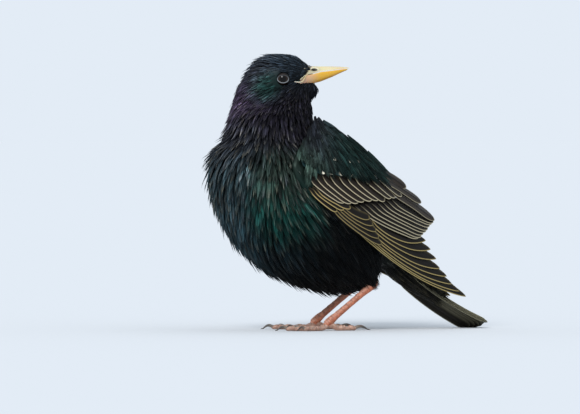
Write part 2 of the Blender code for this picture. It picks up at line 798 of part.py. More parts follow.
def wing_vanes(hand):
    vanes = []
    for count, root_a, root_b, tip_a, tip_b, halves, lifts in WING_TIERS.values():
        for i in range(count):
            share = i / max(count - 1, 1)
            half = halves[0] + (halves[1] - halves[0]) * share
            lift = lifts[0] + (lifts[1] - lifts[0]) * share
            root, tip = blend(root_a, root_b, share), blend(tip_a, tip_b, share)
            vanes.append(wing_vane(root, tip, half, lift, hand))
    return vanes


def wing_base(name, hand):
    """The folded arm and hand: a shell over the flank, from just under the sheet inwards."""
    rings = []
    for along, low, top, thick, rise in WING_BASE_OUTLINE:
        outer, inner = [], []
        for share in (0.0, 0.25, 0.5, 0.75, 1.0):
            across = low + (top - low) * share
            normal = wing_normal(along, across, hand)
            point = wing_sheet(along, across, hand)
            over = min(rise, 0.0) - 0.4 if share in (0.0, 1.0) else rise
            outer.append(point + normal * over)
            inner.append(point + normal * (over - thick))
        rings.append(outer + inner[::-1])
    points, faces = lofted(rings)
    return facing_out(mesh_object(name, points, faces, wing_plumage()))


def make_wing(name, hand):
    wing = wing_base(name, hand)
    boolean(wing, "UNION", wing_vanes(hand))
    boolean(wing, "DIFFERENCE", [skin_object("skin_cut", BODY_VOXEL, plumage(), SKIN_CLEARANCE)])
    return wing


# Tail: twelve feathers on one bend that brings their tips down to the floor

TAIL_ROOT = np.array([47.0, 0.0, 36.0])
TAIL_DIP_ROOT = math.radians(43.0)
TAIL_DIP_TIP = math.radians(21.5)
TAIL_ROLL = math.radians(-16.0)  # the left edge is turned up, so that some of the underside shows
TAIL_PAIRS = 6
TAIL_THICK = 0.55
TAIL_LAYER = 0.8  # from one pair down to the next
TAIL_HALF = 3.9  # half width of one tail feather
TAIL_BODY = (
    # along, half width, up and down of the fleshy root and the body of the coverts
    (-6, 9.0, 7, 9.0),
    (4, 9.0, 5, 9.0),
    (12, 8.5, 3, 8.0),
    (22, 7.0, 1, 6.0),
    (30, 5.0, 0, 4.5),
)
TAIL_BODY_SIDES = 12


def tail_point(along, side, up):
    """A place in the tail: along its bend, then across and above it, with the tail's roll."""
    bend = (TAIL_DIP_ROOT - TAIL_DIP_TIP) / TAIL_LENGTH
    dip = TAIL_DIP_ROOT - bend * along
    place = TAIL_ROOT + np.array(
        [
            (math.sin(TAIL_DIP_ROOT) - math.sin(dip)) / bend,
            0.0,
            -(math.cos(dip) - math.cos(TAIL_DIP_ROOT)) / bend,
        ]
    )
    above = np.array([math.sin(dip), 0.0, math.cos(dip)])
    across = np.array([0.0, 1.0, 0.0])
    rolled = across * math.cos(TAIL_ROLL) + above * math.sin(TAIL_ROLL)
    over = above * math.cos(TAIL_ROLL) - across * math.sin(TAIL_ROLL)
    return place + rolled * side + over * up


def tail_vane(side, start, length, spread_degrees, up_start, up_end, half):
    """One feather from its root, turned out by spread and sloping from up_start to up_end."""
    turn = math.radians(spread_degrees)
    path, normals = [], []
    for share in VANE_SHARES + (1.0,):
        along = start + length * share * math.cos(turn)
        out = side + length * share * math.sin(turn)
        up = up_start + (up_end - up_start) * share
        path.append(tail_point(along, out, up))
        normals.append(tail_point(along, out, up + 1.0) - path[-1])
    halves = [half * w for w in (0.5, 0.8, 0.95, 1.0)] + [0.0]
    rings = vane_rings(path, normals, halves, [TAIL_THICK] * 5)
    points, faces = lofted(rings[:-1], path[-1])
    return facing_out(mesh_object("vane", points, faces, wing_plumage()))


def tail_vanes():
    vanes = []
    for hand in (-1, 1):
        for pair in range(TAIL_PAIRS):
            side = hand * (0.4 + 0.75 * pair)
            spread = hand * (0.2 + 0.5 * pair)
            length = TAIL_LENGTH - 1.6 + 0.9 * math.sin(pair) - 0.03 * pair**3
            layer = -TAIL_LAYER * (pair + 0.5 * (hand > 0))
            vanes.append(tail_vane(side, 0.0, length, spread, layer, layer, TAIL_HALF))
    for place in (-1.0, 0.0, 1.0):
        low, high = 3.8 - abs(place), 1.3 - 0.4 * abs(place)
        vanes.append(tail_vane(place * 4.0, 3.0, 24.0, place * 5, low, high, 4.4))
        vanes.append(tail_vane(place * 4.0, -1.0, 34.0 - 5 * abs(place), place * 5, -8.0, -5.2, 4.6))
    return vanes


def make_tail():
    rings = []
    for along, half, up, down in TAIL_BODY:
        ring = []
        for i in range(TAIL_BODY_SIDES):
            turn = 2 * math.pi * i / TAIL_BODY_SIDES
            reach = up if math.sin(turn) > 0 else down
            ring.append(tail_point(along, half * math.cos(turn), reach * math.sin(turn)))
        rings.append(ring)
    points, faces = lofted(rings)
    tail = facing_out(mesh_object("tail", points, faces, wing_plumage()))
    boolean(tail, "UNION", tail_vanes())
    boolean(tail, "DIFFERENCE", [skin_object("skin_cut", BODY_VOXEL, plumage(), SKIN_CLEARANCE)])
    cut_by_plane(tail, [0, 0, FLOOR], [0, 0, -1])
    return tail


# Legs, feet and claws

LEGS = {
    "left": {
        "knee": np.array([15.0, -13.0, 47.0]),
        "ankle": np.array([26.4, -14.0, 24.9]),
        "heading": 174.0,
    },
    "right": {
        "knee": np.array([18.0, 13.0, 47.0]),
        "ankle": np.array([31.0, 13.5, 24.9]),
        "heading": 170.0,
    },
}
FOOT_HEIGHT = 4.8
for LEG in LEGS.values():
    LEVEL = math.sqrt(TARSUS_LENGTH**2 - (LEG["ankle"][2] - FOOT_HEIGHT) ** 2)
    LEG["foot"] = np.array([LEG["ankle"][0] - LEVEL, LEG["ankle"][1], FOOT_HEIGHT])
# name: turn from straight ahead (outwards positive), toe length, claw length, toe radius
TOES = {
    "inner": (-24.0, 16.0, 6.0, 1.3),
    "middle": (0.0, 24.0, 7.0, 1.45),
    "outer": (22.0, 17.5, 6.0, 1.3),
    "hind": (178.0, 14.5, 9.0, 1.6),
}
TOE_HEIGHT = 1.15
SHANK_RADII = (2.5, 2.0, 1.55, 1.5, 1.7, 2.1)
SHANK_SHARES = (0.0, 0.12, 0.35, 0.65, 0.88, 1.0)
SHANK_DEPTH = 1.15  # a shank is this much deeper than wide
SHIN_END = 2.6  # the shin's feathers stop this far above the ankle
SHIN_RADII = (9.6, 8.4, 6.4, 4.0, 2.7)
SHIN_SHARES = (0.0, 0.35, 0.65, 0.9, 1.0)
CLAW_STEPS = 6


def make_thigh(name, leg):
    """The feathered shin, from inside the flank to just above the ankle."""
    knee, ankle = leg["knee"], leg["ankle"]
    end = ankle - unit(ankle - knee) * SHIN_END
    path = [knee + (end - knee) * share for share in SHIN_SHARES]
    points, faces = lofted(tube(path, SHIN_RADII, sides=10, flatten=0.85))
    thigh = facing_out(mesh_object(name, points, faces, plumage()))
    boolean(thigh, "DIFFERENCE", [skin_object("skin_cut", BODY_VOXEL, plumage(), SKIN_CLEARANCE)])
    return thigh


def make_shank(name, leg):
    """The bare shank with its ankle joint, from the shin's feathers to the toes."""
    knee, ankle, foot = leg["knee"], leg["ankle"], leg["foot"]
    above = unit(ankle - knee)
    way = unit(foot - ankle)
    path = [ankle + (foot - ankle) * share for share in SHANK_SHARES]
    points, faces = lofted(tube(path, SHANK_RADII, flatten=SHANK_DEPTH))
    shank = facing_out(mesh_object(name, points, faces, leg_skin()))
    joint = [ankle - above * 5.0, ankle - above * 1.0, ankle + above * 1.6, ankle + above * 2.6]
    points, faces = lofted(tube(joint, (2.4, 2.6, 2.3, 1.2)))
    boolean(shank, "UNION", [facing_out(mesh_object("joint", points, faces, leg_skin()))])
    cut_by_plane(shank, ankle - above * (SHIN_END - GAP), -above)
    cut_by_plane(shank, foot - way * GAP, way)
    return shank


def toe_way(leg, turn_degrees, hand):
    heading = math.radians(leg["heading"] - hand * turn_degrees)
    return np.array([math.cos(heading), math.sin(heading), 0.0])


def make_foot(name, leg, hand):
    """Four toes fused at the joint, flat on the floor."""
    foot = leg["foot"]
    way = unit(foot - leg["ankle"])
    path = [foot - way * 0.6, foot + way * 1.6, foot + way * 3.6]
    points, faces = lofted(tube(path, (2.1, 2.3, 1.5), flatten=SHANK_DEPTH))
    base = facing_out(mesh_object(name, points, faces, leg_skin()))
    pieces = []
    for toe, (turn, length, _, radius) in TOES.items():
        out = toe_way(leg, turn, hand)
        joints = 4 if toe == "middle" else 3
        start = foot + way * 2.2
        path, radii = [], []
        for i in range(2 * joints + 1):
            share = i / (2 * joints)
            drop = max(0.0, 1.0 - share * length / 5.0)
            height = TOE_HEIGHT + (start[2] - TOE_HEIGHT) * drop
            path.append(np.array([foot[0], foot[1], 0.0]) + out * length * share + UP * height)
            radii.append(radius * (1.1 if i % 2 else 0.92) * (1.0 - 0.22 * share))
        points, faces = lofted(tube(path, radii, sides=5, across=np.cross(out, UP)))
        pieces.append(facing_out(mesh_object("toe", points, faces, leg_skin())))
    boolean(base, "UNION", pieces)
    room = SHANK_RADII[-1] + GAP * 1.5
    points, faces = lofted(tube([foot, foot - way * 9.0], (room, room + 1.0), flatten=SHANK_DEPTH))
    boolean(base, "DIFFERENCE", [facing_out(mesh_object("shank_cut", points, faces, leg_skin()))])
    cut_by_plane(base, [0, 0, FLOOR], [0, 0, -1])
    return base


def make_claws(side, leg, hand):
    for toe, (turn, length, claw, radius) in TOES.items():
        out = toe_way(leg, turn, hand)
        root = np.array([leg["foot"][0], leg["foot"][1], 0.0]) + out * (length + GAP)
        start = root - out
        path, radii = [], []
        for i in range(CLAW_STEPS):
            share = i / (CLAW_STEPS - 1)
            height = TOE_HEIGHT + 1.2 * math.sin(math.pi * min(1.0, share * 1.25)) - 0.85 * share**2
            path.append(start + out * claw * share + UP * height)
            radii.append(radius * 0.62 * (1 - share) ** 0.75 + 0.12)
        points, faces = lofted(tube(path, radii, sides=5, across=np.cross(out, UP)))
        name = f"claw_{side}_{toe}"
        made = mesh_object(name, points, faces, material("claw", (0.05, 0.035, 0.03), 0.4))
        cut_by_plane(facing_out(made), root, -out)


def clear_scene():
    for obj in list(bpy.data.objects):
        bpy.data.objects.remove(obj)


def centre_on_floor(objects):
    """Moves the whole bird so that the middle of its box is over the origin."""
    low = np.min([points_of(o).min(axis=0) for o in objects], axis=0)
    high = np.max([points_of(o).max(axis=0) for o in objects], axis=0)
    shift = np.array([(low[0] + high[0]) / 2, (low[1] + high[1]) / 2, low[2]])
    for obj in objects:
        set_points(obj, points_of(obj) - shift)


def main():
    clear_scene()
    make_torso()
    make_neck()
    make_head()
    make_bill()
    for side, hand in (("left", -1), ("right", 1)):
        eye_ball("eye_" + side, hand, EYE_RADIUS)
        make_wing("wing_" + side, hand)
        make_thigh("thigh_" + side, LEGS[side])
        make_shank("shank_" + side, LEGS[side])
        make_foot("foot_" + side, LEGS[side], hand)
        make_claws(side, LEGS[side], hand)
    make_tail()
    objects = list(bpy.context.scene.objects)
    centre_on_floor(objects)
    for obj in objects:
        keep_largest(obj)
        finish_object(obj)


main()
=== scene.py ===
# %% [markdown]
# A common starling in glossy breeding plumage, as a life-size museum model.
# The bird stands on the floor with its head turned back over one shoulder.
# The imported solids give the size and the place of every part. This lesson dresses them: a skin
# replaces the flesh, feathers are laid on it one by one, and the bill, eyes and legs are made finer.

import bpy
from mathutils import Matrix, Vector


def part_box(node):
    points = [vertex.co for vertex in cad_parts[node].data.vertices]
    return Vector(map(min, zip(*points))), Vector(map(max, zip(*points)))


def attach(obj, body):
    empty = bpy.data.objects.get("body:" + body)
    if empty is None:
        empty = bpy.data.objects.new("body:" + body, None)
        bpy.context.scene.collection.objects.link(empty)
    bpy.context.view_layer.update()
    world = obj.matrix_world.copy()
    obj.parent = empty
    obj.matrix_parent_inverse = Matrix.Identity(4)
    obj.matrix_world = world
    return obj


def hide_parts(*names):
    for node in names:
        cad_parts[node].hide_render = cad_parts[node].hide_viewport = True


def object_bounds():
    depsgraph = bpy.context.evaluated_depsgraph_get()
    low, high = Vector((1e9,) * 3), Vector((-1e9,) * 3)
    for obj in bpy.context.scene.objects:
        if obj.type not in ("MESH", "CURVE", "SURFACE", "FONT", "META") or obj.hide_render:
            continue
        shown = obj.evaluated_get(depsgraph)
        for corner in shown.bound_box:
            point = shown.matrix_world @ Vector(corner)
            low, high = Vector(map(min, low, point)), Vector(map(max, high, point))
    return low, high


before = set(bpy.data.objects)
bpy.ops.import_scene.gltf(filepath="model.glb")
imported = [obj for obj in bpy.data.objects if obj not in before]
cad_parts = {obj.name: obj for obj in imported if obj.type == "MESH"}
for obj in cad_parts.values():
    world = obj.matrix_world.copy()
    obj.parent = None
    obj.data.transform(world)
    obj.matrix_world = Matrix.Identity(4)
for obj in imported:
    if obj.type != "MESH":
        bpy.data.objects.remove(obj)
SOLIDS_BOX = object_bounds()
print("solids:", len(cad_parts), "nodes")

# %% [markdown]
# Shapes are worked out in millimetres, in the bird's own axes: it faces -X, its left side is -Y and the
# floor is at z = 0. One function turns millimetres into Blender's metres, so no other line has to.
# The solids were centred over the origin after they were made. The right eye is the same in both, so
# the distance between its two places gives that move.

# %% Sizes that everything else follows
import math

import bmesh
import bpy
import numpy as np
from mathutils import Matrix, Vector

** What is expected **
Give back exactly the stretch that opens on the line with "make_torso()" and closes on the line with "obj.matrix_parent_inverse = Matrix.Identity(4)".

** Response below **
    make_torso()
    make_neck()
    make_head()
    make_bill()
    for side, hand in (("left", -1), ("right", 1)):
        eye_ball("eye_" + side, hand, EYE_RADIUS)
        make_wing("wing_" + side, hand)
        make_thigh("thigh_" + side, LEGS[side])
        make_shank("shank_" + side, LEGS[side])
        make_foot("foot_" + side, LEGS[side], hand)
        make_claws(side, LEGS[side], hand)
    make_tail()
    objects = list(bpy.context.scene.objects)
    centre_on_floor(objects)
    for obj in objects:
        keep_largest(obj)
        finish_object(obj)


main()
=== scene.py ===
# %% [markdown]
# A common starling in glossy breeding plumage, as a life-size museum model.
# The bird stands on the floor with its head turned back over one shoulder.
# The imported solids give the size and the place of every part. This lesson dresses them: a skin
# replaces the flesh, feathers are laid on it one by one, and the bill, eyes and legs are made finer.

import bpy
from mathutils import Matrix, Vector


def part_box(node):
    points = [vertex.co for vertex in cad_parts[node].data.vertices]
    return Vector(map(min, zip(*points))), Vector(map(max, zip(*points)))


def attach(obj, body):
    empty = bpy.data.objects.get("body:" + body)
    if empty is None:
        empty = bpy.data.objects.new("body:" + body, None)
        bpy.context.scene.collection.objects.link(empty)
    bpy.context.view_layer.update()
    world = obj.matrix_world.copy()
    obj.parent = empty
    obj.matrix_parent_inverse = Matrix.Identity(4)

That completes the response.